Release Date: June 25, 2013
Publisher: Harlequin Teen
Age Group: Young Adult
Format: E-galley
Source: Publisher
Series: Paper Gods #1
Pages: 377
Buy: Amazon / Barnes & Noble / IndieBound
Description: Goodreads
I looked down at the paper, still touching the tip of my shoe. I reached for it, flipping the page over to look.

Scrawls of ink outlined a drawing of a girl lying on a bench.

A sick feeling started to twist in my stomach, like motion sickness.

And then the girl in the drawing turned her head, and her inky eyes glared straight into mine.

On the heels of a family tragedy, the last thing Katie Greene wants to do is move halfway across the world. Stuck with her aunt in Shizuoka, Japan, Katie feels lost. Alone. She doesn’t know the language, she can barely hold a pair of chopsticks, and she can’t seem to get the hang of taking her shoes off whenever she enters a building.

Then there’s gorgeous but aloof Tomohiro, star of the school’s kendo team. How did he really get the scar on his arm? Katie isn’t prepared for the answer. But when she sees the things he draws start moving, there’s no denying the truth: Tomo has a connection to the ancient gods of Japan, and being near Katie is causing his abilities to spiral out of control. If the wrong people notice, they'll both be targets.

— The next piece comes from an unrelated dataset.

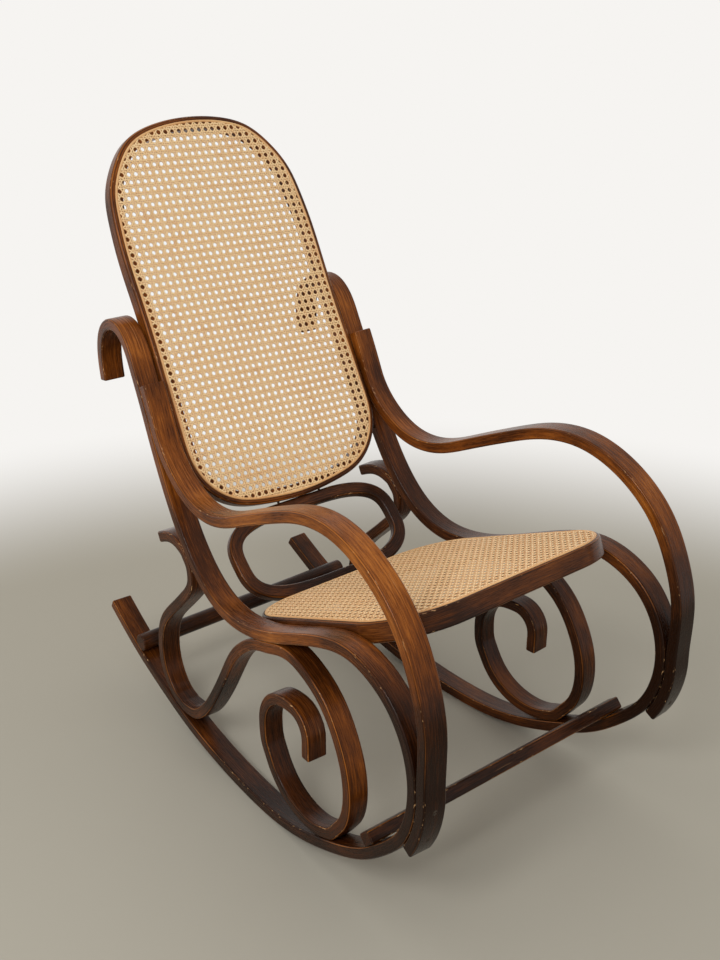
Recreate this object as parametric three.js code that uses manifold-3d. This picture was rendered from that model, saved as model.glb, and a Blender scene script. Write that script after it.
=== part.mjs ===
// A bentwood rocking chair: two side frames of bent strips, a caned seat and a caned back.
// Millimetres. X runs across the chair, the sitter faces -Y, and the floor is the plane Z = 0.
import * as THREE from 'three';
import { mergeVertices } from 'three/addons/utils/BufferGeometryUtils.js';
import Module from 'manifold-3d';

const wasm = await Module();
wasm.setup();

// Size of the side frames
const outlineDepth = 1000;
const outlineHeight = 1000;
const frameWidth = 550;
const splaySlopeShare = 0.051;
const seatingGap = 0.4;
const holeGap = 0.3;
const cutOverrun = 3;

// Bent strips of the side frames
const stripWidth = 42;
const stripThickness = 21;
const scrollWidth = 38;
const sweepStep = 18;
const lineDivisions = 1200;

// Seat ring, cane and spline
const seatRise = 8.5;
const seatRearReach = 262;
const seatFrontReach = 237;
const seatRearRadius = 112;
const seatFrontRadius = 115;
const seatThickness = 34;
const seatRingWidth = 46;
const seatRimWidth = 5;

// Back ring, cane and spline
const backProud = 13.2;
const backHeight = 742;
const backDrop = 104;
const backThickness = 30;
const backRingWidth = 25;
const backRimWidth = 9;

// Groove, spline and cane, alike on the seat and the back
const splineWidth = 5;
const grooveDepth = 5;
const splineProud = 1.2;
const caneThickness = 1.6;
const canePitch = 40;
const caneOpening = 25;
const ringRounding = 4;
const arcSteps = 10;
const outlineSteps = 72;

// Hoop between the seat and the back
const hoopWidth = 380;
const hoopStripWidth = 26;
const hoopDepth = 20;
const hoopFootSetback = 12.5;
const hoopFootDrop = 2;
const hoopHeadDrop = 13;
const hoopHeadSetback = 20;
const hoopSteps = 64;
const hoopTopPower = 3.2;
const hoopBottomPower = 3;
const hoopRounding = 4;

// Cross rails
const dowelDiameter = 34;
const dowelSides = 20;
const stretcherWidth = 28;
const stretcherThickness = 22;

// Screws and bolts
const screw = { headRadius: 4.5, headHeight: 3, shankRadius: 2.5, recess: 1.2, sides: 10 };
const bolt = { headRadius: 6.5, headHeight: 4, shankRadius: 3.2, recess: 1, sides: 10 };
const screwBite = 15;
const boltBite = 24;

// Outline of the frame bend, from the curl behind the back, down the post, along the seat rail,
// round the front loop and back along the runner: [depth share, height share]
const bendShares = [
  [0.512, 0.662], [0.517, 0.712], [0.505, 0.755], [0.473, 0.781], [0.440, 0.782], [0.408, 0.759],
  [0.385, 0.720], [0.361, 0.672], [0.330, 0.604], [0.279, 0.506], [0.227, 0.432], [0.173, 0.384],
  [0.105, 0.358], [0.009, 0.365], [-0.080, 0.398], [-0.196, 0.450], [-0.267, 0.467], [-0.325, 0.458],
  [-0.376, 0.430], [-0.412, 0.384], [-0.429, 0.325], [-0.426, 0.270], [-0.404, 0.213], [-0.362, 0.163],
  [-0.308, 0.116], [-0.219, 0.067], [-0.127, 0.032], [-0.040, 0.0145], [0.045, 0.0108], [0.110, 0.0132],
  [0.181, 0.0200], [0.270, 0.036], [0.365, 0.064], [0.461, 0.100], [0.568, 0.156],
];

// Free stretch of the arm, between its seats on the post and on the front loop
const armShares = [
  [0.258, 0.555], [0.194, 0.526], [0.125, 0.527], [0.034, 0.563], [-0.066, 0.610], [-0.143, 0.640],
  [-0.226, 0.650], [-0.317, 0.623], [-0.391, 0.562], [-0.427, 0.499], [-0.449, 0.425],
];

// Free stretches of the scroll, between its four seats on the frame bend
const scrollTailShares = [
  [0.331, 0.409], [0.315, 0.4165], [0.299, 0.4225], [0.284, 0.425], [0.268, 0.4245], [0.253, 0.4205],
];
const scrollRearShares = [
  [0.223, 0.394], [0.220, 0.384], [0.219, 0.372], [0.221, 0.358], [0.231, 0.340], [0.252, 0.317],
  [0.278, 0.291], [0.308, 0.262],
  [0.330, 0.238], [0.346, 0.212], [0.355, 0.180], [0.357, 0.148], [0.350, 0.115], [0.335, 0.090],
];
const scrollRiseShares = [
  [0.270, 0.062], [0.240, 0.068], [0.212, 0.086], [0.185, 0.114], [0.160, 0.148], [0.130, 0.195],
  [0.102, 0.243], [0.070, 0.290], [0.036, 0.322], [0.011, 0.339],
];
const scrollFrontShares = [
  [-0.085, 0.373], [-0.115, 0.374], [-0.150, 0.365], [-0.185, 0.348], [-0.215, 0.322],
  [-0.240, 0.285], [-0.257, 0.245], [-0.264, 0.205], [-0.262, 0.170], [-0.250, 0.135], [-0.232, 0.110],
];
const scrollCurlShares = [
  [-0.155, 0.069], [-0.130, 0.069], [-0.100, 0.075], [-0.072, 0.088], [-0.043, 0.115], [-0.029, 0.137],
  [-0.018, 0.160], [-0.015, 0.185], [-0.016, 0.210], [-0.025, 0.235], [-0.042, 0.256], [-0.066, 0.270],
  [-0.092, 0.275], [-0.118, 0.274], [-0.137, 0.262], [-0.147, 0.243], [-0.148, 0.220], [-0.148, 0.198],
];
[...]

Katie never wanted to move to Japan—now she may not make it out of the country alive.


I’m coming down from one of the most epic book hangovers of my entire life, which means that I’ve been waiting for the proverbial other shoe (or, in this case, the other book) to drop.  I knew that, even if it was an altogether entertaining book, if it didn’t obliterate my feels, it would seem much worse to me by comparison.  Sadly, this is the case with Amanda Sun’s Ink, the first in the Paper Gods series.  It had all the pieces of something I would enjoy, but somehow those pieces didn’t fall together.

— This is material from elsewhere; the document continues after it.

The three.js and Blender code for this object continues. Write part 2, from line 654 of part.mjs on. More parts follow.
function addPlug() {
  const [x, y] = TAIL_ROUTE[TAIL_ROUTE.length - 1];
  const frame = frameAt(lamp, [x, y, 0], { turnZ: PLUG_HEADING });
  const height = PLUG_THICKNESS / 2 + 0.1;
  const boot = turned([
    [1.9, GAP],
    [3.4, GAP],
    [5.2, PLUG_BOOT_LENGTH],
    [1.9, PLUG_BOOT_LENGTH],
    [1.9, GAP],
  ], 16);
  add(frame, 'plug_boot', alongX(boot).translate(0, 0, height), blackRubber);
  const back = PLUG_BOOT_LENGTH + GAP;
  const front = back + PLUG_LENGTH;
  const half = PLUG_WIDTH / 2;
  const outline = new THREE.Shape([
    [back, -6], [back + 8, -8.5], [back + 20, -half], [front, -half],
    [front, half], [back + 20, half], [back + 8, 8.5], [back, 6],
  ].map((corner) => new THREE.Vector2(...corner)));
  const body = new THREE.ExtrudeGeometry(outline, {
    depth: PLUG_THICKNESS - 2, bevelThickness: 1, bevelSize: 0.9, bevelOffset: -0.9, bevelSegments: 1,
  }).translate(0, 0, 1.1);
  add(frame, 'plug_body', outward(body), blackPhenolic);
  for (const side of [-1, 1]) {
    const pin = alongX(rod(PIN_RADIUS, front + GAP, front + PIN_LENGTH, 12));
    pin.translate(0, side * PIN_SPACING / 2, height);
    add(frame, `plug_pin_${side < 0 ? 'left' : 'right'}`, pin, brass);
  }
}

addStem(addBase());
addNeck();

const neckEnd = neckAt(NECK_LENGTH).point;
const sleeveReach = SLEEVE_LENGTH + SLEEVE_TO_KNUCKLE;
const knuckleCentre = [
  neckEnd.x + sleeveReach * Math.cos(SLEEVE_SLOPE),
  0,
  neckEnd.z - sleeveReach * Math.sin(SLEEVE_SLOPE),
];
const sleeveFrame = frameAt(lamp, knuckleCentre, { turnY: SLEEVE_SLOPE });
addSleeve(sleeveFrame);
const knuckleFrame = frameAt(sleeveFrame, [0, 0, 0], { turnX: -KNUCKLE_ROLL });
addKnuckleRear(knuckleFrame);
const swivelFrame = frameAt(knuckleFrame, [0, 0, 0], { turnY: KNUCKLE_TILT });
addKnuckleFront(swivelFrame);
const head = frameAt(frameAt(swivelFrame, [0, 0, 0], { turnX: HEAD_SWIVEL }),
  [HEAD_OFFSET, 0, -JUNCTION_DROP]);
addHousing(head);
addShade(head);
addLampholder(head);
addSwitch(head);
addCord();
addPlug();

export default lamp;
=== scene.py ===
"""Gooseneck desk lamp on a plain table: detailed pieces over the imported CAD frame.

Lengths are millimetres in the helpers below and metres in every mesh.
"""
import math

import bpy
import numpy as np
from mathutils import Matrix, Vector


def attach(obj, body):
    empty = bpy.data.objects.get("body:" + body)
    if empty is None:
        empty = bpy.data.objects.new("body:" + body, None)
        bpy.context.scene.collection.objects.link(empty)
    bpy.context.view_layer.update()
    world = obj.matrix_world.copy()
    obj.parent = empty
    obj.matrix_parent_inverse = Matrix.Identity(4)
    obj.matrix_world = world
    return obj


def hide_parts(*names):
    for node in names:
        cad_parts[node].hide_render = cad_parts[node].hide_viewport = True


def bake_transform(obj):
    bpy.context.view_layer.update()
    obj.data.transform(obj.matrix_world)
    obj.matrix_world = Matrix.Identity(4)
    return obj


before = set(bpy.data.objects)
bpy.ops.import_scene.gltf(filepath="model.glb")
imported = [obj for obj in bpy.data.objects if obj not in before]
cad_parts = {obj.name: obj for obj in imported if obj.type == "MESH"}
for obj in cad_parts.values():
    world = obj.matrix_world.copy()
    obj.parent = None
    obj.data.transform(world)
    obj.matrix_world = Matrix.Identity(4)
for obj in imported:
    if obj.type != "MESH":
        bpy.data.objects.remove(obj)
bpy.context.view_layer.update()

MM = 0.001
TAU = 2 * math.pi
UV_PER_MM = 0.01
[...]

In Ink, Katie Greene has left New York following her mother’s death to live with her aunt in Shizuoka, Japan.  She doesn’t know the language, she’s unfamiliar with the culture, and she doesn’t know her aunt well enough to feel at home.  One day at school, she witnesses a very, very bad break-up that sticks with her because a- the boy doing the breaking says terribly mean things but looks as though the words hurt him and b- pictures from the boy’s sketchbook fall into Katie’s line of sight, and those pictures move.  She gets a ton of shade thrown her way by this mysterious and dangerous boy named Yuu Tomohiro about how pictures don’t move, but she refuses to back down.  Her new friends tell her to back off, but she can’t help herself.  She discovers Tomo’s secret—he’s part-god, a Kami whose drawings come to life with frightening results—and his drawings and the “ink” respond to her. 

So here’s the thing—there’s a lot going on in Ink.  At any point, it may be a supernatural romance, a thriller, or a fish-out-of-water tale.  The problem was that I never felt these separate aspects coalesced like they should.  The focus wouldn’t stay on one topic long enough for me to feel sated in what I’d read before it would leap to something else.  By the end I felt things start to gel, the book was nearly over.  I knew what I was supposed to feel—that was evident from what was happening on the page-- but I didn’t feel the characters had earned it.  It’s a shame, because there are some really well-written, lovely descriptions of Japan that showed so much potential.

Then, there’s Katie and Tomo.  First, there’s an unnecessary love triangle that felt more forced than anything.  Secondly, I understood why Katie would be interested in following Tomo around after the break-up incident, but after finding out the tales of horror from his past and learning about the people he associates with (like, Yakuza gang members!), I wish she’d have taken more time to consider that he might actually be dangerous.  She just wouldn’t let up.  This doesn’t happen to me often, but I think this is one of those times when I am not Y enough to fully immerse myself in this YA.  Katie kept making so many irresponsible choices with no regard for anyone around her, which shouldn’t make or break a character, but I didn’t feel bonded with Katie. 

I could see how other people could really enjoy the Paper Gods series and its first novel Ink, but unfortunately, I don’t think it’s for me.